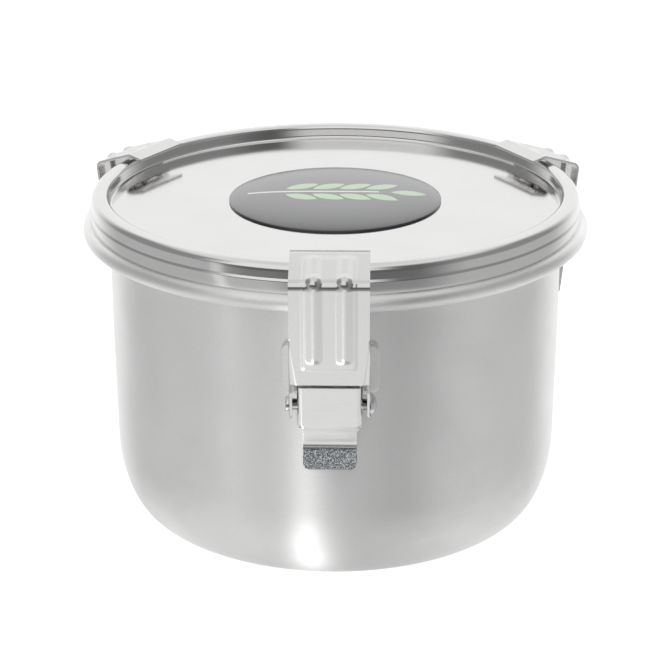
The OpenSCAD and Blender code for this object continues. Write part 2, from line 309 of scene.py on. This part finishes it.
def steel(name, level, roughness, grain_bump, waviness, cloud=0.04, brushed=0.0, rough_and_painted_dark_below=0.0):
    """Stainless steel: fine lines round the axis from polishing, faint clouds in colour and gloss, and
    the slow waves that pressing leaves. brushed spreads its reflections up and down, as brushing round
    the axis does. Below the given height it is rough and grainy, and its colour there is painted dark,
    a painted reflection of the dim room, with painted bright glints."""
    material = bpy.data.materials.new(name)
    tree = Tree(material)
    place = tree.add("ShaderNodeTexCoord", {}, {}, "Object")
    round_lines = tree.add("ShaderNodeMapping", {}, {"Vector": place, "Scale": (60.0, 60.0, 9000.0)})
    grain = tree.add("ShaderNodeTexNoise", {}, {"Vector": round_lines, "Scale": 1.0, "Detail": 3.0})
    clouds = tree.add("ShaderNodeTexNoise", {}, {"Vector": place, "Scale": 90.0, "Detail": 4.0})
    waves = tree.add("ShaderNodeTexNoise", {}, {"Vector": place, "Scale": 45.0, "Detail": 1.0})
    specks = tree.add("ShaderNodeTexNoise", {}, {"Vector": place, "Scale": 2600.0, "Detail": 2.0})
    shade = 1 + cloud * (clouds - 0.5) * 2 + 0.05 * (specks - 0.5) * 2 + 0.04 * (grain - 0.5) * 2
    shades = tree.add("ShaderNodeCombineColor", {}, {0: shade, 1: shade, 2: shade})
    tint = tree.add("ShaderNodeMix", {"data_type": "RGBA", "blend_type": "MULTIPLY"},
                    {"Factor": 1.0, "A": grey(level, 0.006), "B": shades}, "Result")
    gloss = roughness * (1 + 0.25 * (clouds - 0.5) * 2 + 0.3 * (grain - 0.5) * 2)
    slow = tree.add("ShaderNodeBump", {}, {"Strength": 1.0, "Distance": waviness, "Height": waves})
    fine = tree.add("ShaderNodeBump", {}, {"Strength": 1.0, "Distance": grain_bump, "Height": grain,
                                           "Normal": slow})
    if rough_and_painted_dark_below:
        up = tree.add("ShaderNodeSeparateXYZ", {}, {0: place}).out("Z")
        rough_and_painted_dark_part = up.ease(rough_and_painted_dark_below, rough_and_painted_dark_below - 0.4 * mm)
        painted_glint_part = up.ease(rough_and_painted_dark_below, rough_and_painted_dark_below - 1.0 * mm)
        grit = tree.add("ShaderNodeTexVoronoi", {}, {"Vector": place, "Scale": 2600.0})
        sparkle = tree.add("ShaderNodeTexNoise", {}, {"Vector": place, "Scale": 4200.0, "Detail": 2.0})
        painted_glints = sparkle.ease(0.42, 0.68) * painted_glint_part
        # Painted shade and painted glints: a dark colour stands in for the dim room's reflection, and bright
        # specks stand in for sparkle. The roughness and grit bumps are real.
        painted_dark_and_glints = tree.add("ShaderNodeMix", {"data_type": "RGBA"},
                        {"Factor": painted_glints, "A": (0.13, 0.14, 0.15, 1), "B": (0.88, 0.92, 0.94, 1)}, "Result")
        tint = tree.add("ShaderNodeMix", {"data_type": "RGBA"},
                        {"Factor": rough_and_painted_dark_part, "A": tint, "B": painted_dark_and_glints}, "Result")
        gloss = gloss + rough_and_painted_dark_part * 0.22
        fine = tree.add("ShaderNodeBump", {}, {"Strength": 1.0, "Distance": 0.09 * mm,
                        "Height": (grit + sparkle) * rough_and_painted_dark_part, "Normal": fine})
    metal = tree.add("ShaderNodeBsdfPrincipled", {}, {
        "Base Color": tint, "Metallic": 1.0, "Roughness": gloss, "Anisotropic": brushed,
        "Anisotropic Rotation": 0.25, "Normal": fine})
    tree.add("ShaderNodeOutputMaterial", {}, {"Surface": metal})
    return material


wall_line = wall_r - sheet / 2
foot_arc = np.radians(np.linspace(0, 90, 25))
foot_line = np.stack([foot_r + (corner_r - sheet / 2 - foot_r) * np.sin(foot_arc),
                      sheet / 2 + (corner_h - sheet / 2) * (1 - np.cos(foot_arc))], 1)
bead_at = np.array([bead_r - bead_half, bead_z])
bead_line = bead_half - sheet / 2
shoulder = bent_line([[wall_line, straight_z], [wall_line, bead_z - bead_line], bead_at - [0, bead_line]],
                     [1.5 * mm])
bead = arc(bead_at, bead_line, -90, 90, 20)
curl_at = np.array([neck_r, vessel_high.z - curl_r])
curl_dip = np.sqrt(curl_r ** 2 - (sheet / 2) ** 2)
curl_turn = np.degrees(np.arctan2(curl_dip, sheet / 2))
neck = bent_line([bead_at + [0, bead_line], [neck_r, bead_z + bead_line], curl_at - [0, curl_dip]],
                 [0.8 * mm])
vessel_line = np.concatenate([[[0, sheet / 2], [foot_r * 0.98, sheet / 2]], foot_line, shoulder[:-1], bead,
                              neck[1:]])
curl = arc(curl_at, curl_r, -curl_turn, 180 + curl_turn, 16)
vessel_profile = np.concatenate([beside_line(vessel_line, -sheet / 2)[:-1], curl,
                                 beside_line(vessel_line, sheet / 2)[-2::-1]])
satin_steel = steel("satin_steel", 0.93, 0.42, 0.002 * mm, 0.01 * mm, brushed=0.85)
vessel = new_piece("vessel_cup", spun(vessel_profile), round_rows=True)
finish_piece(vessel, "vessel_body", ["vessel"], satin_steel)


# ---- Brackets ----
# Each latch is carried by a plate that follows the wall and is spot-welded to it. Two ears are folded
# out of the plate, and the lever's pin goes through them.

latches = {"front": np.radians(-90), "right": np.radians(30), "left": np.radians(150)}
bracket_t = 0.8 * mm
plate_w = 21.8 * mm
plate_low = 48 * mm
plate_high = 60 * mm
plate_corner = 2 * mm
pivot = np.array([58.7, 55.6]) * mm
ear_r = 2.4 * mm
ear_at = 5.9 * mm


def on_latch(points, turn):
    """Points drawn as [outwards, sideways, up] for a latch, turned about the Z axis to where it stands."""
    out, side, up = points[..., 0], points[..., 1], points[..., 2]
    x = out * np.cos(turn) - side * np.sin(turn)
    y = out * np.sin(turn) + side * np.cos(turn)
    return np.stack([x, y, up], -1)


def break_edges(piece, width):
    """Bevels a piece's sharp edges, as tumbling the parts does."""
    soften = piece.modifiers.new("edges", "BEVEL")
    soften.width = width
    soften.segments = 2
    soften.limit_method = "ANGLE"
    soften.angle_limit = np.radians(50)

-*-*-

Objective: Copy out every line that includes the word "from".

In response:
The OpenSCAD and Blender code for this object continues. Write part 2, from line 309 of scene.py on. This part finishes it.
    """Stainless steel: fine lines round the axis from polishing, faint clouds in colour and gloss, and